One of the most powerful aspects of the Toxic Tours is the personal nature of the encounter with oil contamination. So often we read or witness the effects of the oil industry largely from afar. But on the tours, this distance is collapsed, as you probe the extent and meanings of toxicity with your own senses. I had never imagined that someone could go on a tour and remain unconvinced about contamination’s effects throughout the region. Yet, when I went on a media tour with Chevron, I saw how someone could stand on these sites and narrate these pits, spills, and histories through an entirely different lens. Instead of thinking through the connections between contamination and the surrounding communities, or between individual stories of loss and broader effects of the industry, each detail of the sites we were on was assiduously scrutinized. It was fascinating to me that both Toxic Tours led by Donald and media tours led by Chevron representatives leveraged the same old pits, the same rusted pipes, the same toxic waste, but not to the same end. For Donald, accountability emerged through the relations of the waste pit with the stream that ran below, with the neighbors whom he knew personally. For Chevron, accountability was operationalized in technical terms, such that the Toxic Tours were opportunities for dissection of any corporate accountability rather than connection.

You are also are interested in merging graphic art and ethnography. Can you tell us about how that relates to this book?
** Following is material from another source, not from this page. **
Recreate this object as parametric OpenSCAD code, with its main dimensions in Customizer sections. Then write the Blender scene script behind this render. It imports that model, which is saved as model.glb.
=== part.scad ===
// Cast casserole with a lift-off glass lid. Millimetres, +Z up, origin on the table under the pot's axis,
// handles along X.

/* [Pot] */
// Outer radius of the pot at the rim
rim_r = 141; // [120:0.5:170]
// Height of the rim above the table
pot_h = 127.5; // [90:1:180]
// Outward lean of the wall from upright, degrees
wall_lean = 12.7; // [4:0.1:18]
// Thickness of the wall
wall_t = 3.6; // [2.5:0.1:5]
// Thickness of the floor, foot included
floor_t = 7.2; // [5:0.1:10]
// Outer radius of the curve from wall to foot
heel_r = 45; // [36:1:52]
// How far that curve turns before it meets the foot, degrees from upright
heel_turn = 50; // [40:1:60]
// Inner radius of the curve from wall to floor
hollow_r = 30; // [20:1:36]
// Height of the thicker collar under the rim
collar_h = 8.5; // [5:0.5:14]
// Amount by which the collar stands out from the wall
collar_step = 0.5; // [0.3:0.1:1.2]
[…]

Much of the experience with toxic contamination evades the written word. For the past several years, I’ve been working with a friend and graphic artist, Jonas Fischer, to explore how the experience of a Toxic Tour can be rendered graphically. This has included travelling to the Amazon with Jonas so that he could go on a Toxic Tour himself, and sharing our work with people in Quito and Lago Agrio to get feedback and new inspiration. We then wrote a graphic novel together, Toxic: A Tour of the Ecuadorian Amazon, which will come out early next year. The book is inspired by the creative ways that Donald, a local environmental activist whom I worked closely with during my research, invites participants to smell crude oil or to step out onto logs suspended over waste pits. It is based on my ethnographic research but also takes creative liberties to experiment with toxicity visually – whether zooming in on the origins of hydrocarbons stuck on one’s glove or through the disorienting dreams of the characters as they process the tour and relate it to their own experiences. It has been a lot of fun for me to work on the two projects together and think about how the relationships between graphic art, the written word, and ethnography can inform one another.

Amelia M. Fiske is a senior research associate at the Institute for History and Ethics in Medicine at the Technical University of Munich in Germany.